After years of fanatical focus on large companies, Microsoft has rediscovered the midmarket and launched aggressive new strategies there. But CIOs remain smartly skeptical.
When John Lauer came back to Microsoft Corp. in 2004 after taking six years off, he discovered that the software giant's licensing process had not gotten any simpler during his absence. So the newly appointed vice president of midmarket strategy blocked off two hours on his calendar one day to try to get up to speed.

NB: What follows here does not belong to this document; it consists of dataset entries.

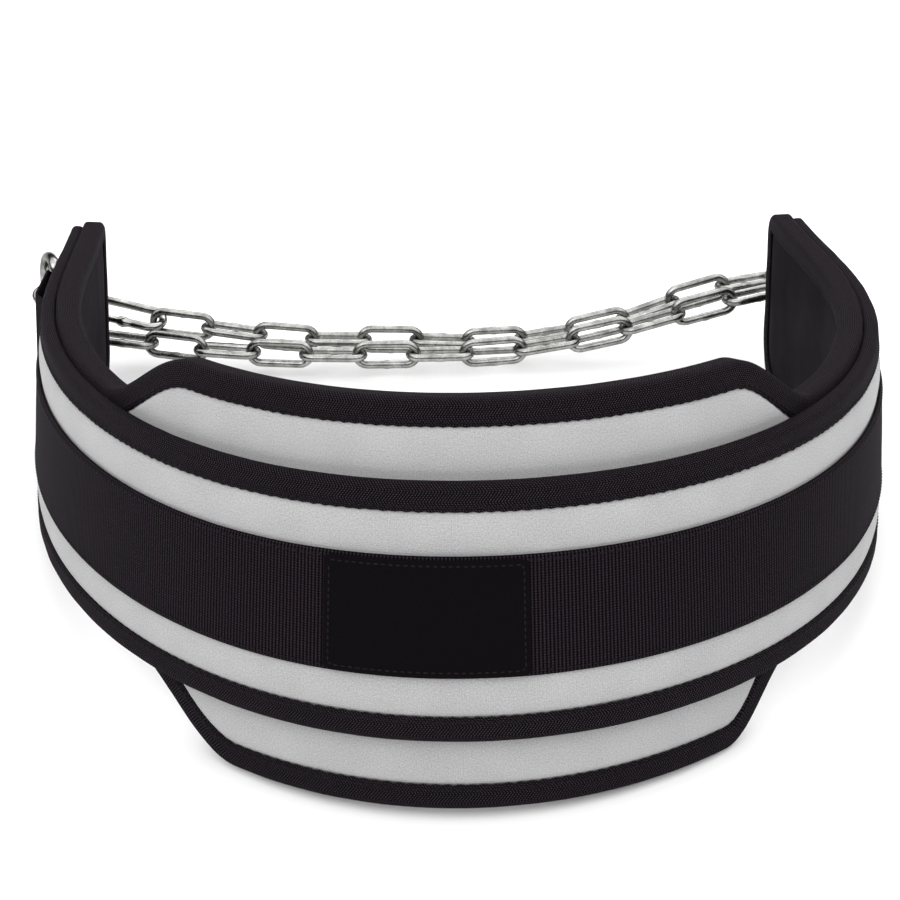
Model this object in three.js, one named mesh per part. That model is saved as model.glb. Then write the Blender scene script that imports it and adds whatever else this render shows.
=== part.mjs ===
// Dip belt: a padded lifting belt bent to the curve of a waist, with a chain between its two rings.
// Millimetres, +Z up. The label faces -Y and the two ends reach towards +Y.
// Every cloth piece is drawn flat, as s along the belt, n outwards from it and z up, and bent by one rule.

import * as THREE from 'three';

// Driving dimensions of the belt
const halfLength = 510;
const webbingWidth = 50;
const stripeWidth = 17.2;
const tapeWidth = 11.3;
const bandThickness = 7;
const padThickness = 12;
const padOverhang = 3;
const tapeThickness = 1.3;
const webbingThickness = 1.8;
const topCornerRadius = 14;
const bottomCornerRadius = 32;
const gap = 0.35;
const edgeGap = 0.6;

// Label
const labelWidth = 80;
const labelHeight = 48;
const labelThickness = 1;
const labelCentre = -15;

// Hardware
const ringWire = 7;
const ringInnerWidth = 52;
const ringDepth = 47;
const ringCornerRadius = 21;
const ringBarFromEnd = 17;
const tabLength = 74;
const tabStandoff = 16.5;
const claspWire = 5.5;
const claspLength = 90;
const claspWidth = 25;
const linkWire = 5;
const linkInnerLength = 35.3;
const linkInnerWidth = 9.4;

// Place of the middle of the belt in plan
const middleX = 5;
const middleY = -154;

// The bend: heading of the belt in plan and lean of its top towards the waist, in degrees.
// share is of the half length, from the left end to the right end.
const bendRows = [
  { share: -1, heading: -82.5, lean: 4.5 },
  { share: -0.875, heading: -84.5, lean: 6 },
  { share: -0.75, heading: -82, lean: 7.5 },
  { share: -0.5, heading: -64, lean: 9 },
  { share: -0.25, heading: -38.3, lean: 8.8 },
  { share: 0, heading: 0, lean: 10.4 },
  { share: 0.25, heading: 35.3, lean: 7.7 },
  { share: 0.5, heading: 67, lean: 6.8 },
  { share: 0.75, heading: 89, lean: 4.7 },
  { share: 0.875, heading: 92.5, lean: 3.6 },
  { share: 1, heading: 88, lean: 2.6 },
];

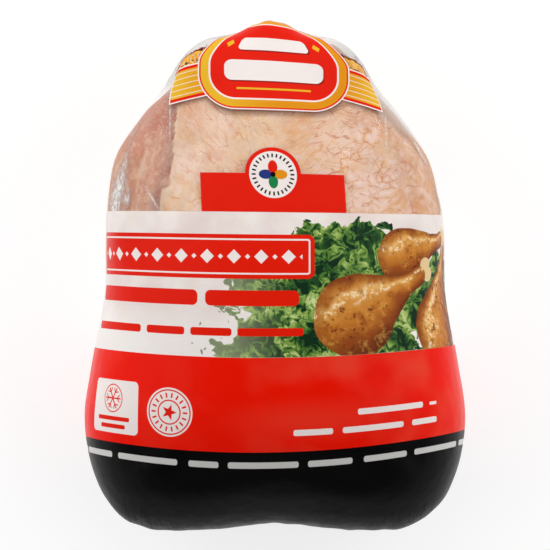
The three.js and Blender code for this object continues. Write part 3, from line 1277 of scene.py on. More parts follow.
@dataclass
class Print:
    """Inks laid one over another, with edges of width soft: a running colour and how far it covers."""

    spot: Spot
    soft: float = 0.16
    colour: Input = Ink.WHITE.value
    cover: Number = 0.0

    @property
    def sheet(self) -> Sheet:
        """The material's sheet."""
        return self.spot.sheet

    def inside(self, outline: Value, soft: float | None = None) -> Value:
        """The share of ink at a signed distance from an outline: 1 inside, 0 outside."""
        return self.sheet.math("MULTIPLY_ADD", outline, -1 / (soft or self.soft), 0.5, clamp=True)

    def ring(self, outline: Value, inner: float, outer: float) -> Value:
        """The share of ink between two offsets of an outline."""
        middle, half = (inner + outer) / 2, (outer - inner) / 2
        return self.inside(abs(outline - middle) - half)

    def lay(self, share: Value, ink: Ink | Value, cover: float = 1.0) -> None:
        """Lay an ink where share is 1.

        Args:
            share: Where the ink lies, from 0 to 1.
            ink: The ink, or a colour that changes over the surface.
            cover: How far the ink hides what is under it.
        """
        colour = ink.value if isinstance(ink, Ink) else ink
        self.colour = self.sheet.mix(share, self.colour, colour)
        strength = share if cover == 1.0 else share * cover
        self.cover = strength if isinstance(self.cover, float) else self.cover.greatest(strength)

    def fill(self, outline: Value, ink: Ink | Value, cover: float = 1.0) -> None:
        """Lay an ink inside an outline."""
        self.lay(self.inside(outline), ink, cover)

    def shade(self, share: Value, cover: float) -> None:
        """Lay a soft shadow, which keeps its own colour out to its edge on bare film.

        Args:
            share: Where the shadow lies, from 0 to 1.
            cover: How far it hides what is under it.
        """
        strength = share * cover
        total = strength.greatest(self.cover)
        self.colour = self.sheet.mix(strength / total.greatest(FAINTEST), self.colour, Ink.SHADE.value)
        self.cover = total


@dataclass(frozen=True)
class Row:
    """A line of rounded bars in the places of words: its height v, half height and pairs of ends."""

    v: float
    half: float
    bars: tuple[Pair, ...]


@dataclass(frozen=True)
class Drumstick:
    """A drumstick in the picture: the middle of its bulb, the turn of its bone, its length and radii."""

    u: float
    v: float
    turn: float
    length: float
    big: float
    small: float


@dataclass
class BagPrint:
    """The bag's artwork in millimetres: bands round the tube and plain marks on them.

    spot holds the print's axes, and where is the point in the piece's own space.
    """

    spot: Spot
    where: Value
    window_edge: float = 26.6
    white_edge: float = -34.9
    red_edge: float = -75.0
    white_cover: float = 0.93
    red_cover: float = 0.985
    dull_white: Colour = srgb(232, 216, 212)
    clean_white: Colour = srgb(244, 237, 232)
    warm_white: Colour = srgb(236, 224, 206)
    bright_white: Colour = srgb(246, 242, 238)
    # The lighter red of the painted sheen on the red band.
    sheen_red: Colour = srgb(236, 80, 58)
    heading: Pair = (-40.6, 7.7)
    diamond_pitch: float = 11.6
    roundel: Pair = (0.4, 42.7)
    tag: Pair = (-75.9, -59.2)
    seal: Pair = (-45.7, -59.2)
    badge: Pair = (1.5, 96.6)
    badge_corner: float = 17.0
    words: tuple[Row, ...] = (
        Row(-9.9, 3.3, ((-98.0, -33.2), (-29.8, 10.2))),
        Row(-24.2, 1.7, ((-98.0, -60.6), (-57.4, -39.0), (-36.3, -18.4), (-15.9, 12.1))),
    )
    pale_words: tuple[Row, ...] = (
        Row(-59.5, 1.3, ((35.4, 66.8),)),
        Row(-59.5, 0.7, ((70.8, 75.2),)),
        Row(-67.0, 1.3, ((7.8, 24.6), (28.8, 56.4), (60.8, 74.9))),
    )
    foot_words: tuple[Row, ...] = (
        Row(-80.6, 1.35, ((-134, -121), (-117, -107), (-103, -76), (-72, -42), (-37, -24), (-20, 10))),
        Row(-80.6, 1.35, ((14, 33), (38, 58), (62, 92), (96, 119), (123, 137))),
    )
    drumsticks: tuple[Drumstick, ...] = (
        Drumstick(84.0, -24.0, 76.0, 36.0, 19.0, 4.6),
        Drumstick(57.0, 8.0, 14.0, 30.0, 12.0, 4.0),
        Drumstick(35.0, -18.0, 27.0, 36.0, 18.5, 4.8),
    )
    leaf_tones: tuple[Tone, ...] = (
        (0.1, srgb(20, 46, 28)), (0.36, srgb(44, 84, 40)), (0.56, srgb(88, 126, 54)),
        (0.78, srgb(144, 172, 86)), (1.0, srgb(200, 212, 146)),
    )
    faded_leaf: Colour = srgb(176, 184, 146)
    roast_tones: tuple[Tone, ...] = (
        (0.02, srgb(88, 38, 18)), (0.2, srgb(146, 74, 26)), (0.45, srgb(190, 116, 42)),
        (0.66, srgb(208, 142, 62)), (0.76, srgb(226, 174, 100)), (0.86, srgb(194, 124, 50)),
        (0.98, srgb(140, 72, 28)),
    )
    roast_edge: Colour = srgb(112, 50, 22)
    roast_dark: Colour = srgb(138, 62, 24)
    roast_light: Colour = srgb(222, 162, 78)
    roast_char: Colour = srgb(100, 38, 20)
    roast_gleam: Colour = srgb(246, 220, 176)

    def __post_init__(self) -> None:
        """Start with bare film."""
        self.art = Print(self.spot)

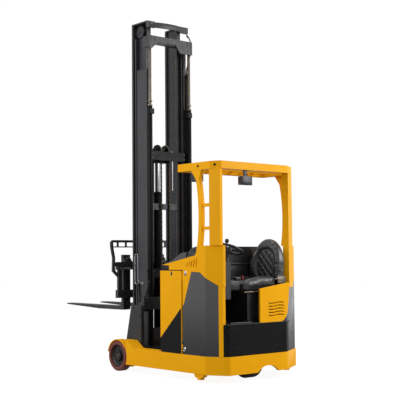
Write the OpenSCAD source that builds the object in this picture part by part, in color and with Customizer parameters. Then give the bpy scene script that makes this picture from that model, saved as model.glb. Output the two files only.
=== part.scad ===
// Sit-on reach truck with a three-stage mast, drawn in millimetres.
// Inside the model x runs forward from the rear face, y to the truck's left, z up from the floor.

/* [Body] */
// Length from the rear face to the fork tips
overall_l = 3235; // [3150:5:3300]
// Width over the skirt
body_w = 1270; // [1250:2:1300]
// Front of the battery compartment
body_front = 930; // [920:1:940]
// Height of the skirt's lower edge
skirt_z = 83; // [75:1:95]
// Height of the skirt
skirt_h = 180; // [170:1:190]
// Thickness of the welded plates
plate_t = 22; // [16:1:26]
// Length of the slanted rear corners
corner_l = 211; // [190:1:230]
// Width that the left rear corner takes away
corner_left = 115; // [90:1:140]
// Width that the right rear corner takes away
corner_right = 345; // [320:1:370]
// Height of the top of the rear step
step_z = 575; // [550:1:600]
// Height of the front wall of the driver's compartment
wall_z = 1345; // [1310:1:1380]

/* [Driver's guard] */
// Height of the guard's roof
guard_z = 2185; // [2140:1:2230]
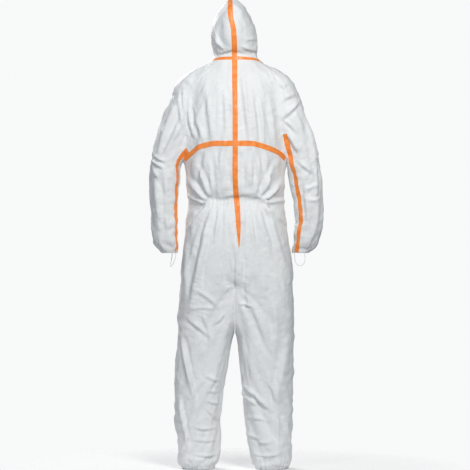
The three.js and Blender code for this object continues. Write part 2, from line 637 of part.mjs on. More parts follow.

Microsoft, he discovered, offered some 40 ways to license software, and each came with 24 pages of paperwork. Two hours wasn't nearly enough time. "I couldn't figure it all out," Lauer admits, "and I knew our customers couldn't understand it either. You could get five different recommendations from five different resellers on how to buy our products." As David Burns, a partner at Universal Management Solutions, a Microsoft consulting partner, puts it, "You can get a Ph.D. in Microsoft licensing."
Last fall, Microsoft revamped its licensing structure, reducing the 40 models to nine and unveiling a program aimed at midmarket CIOs. The contract was slimmed down to five pages. "I've gotten beat up on licensing a lot," Lauer says. "We see it on our customer satisfaction surveys. I expect to see some real improvements in customer satisfaction."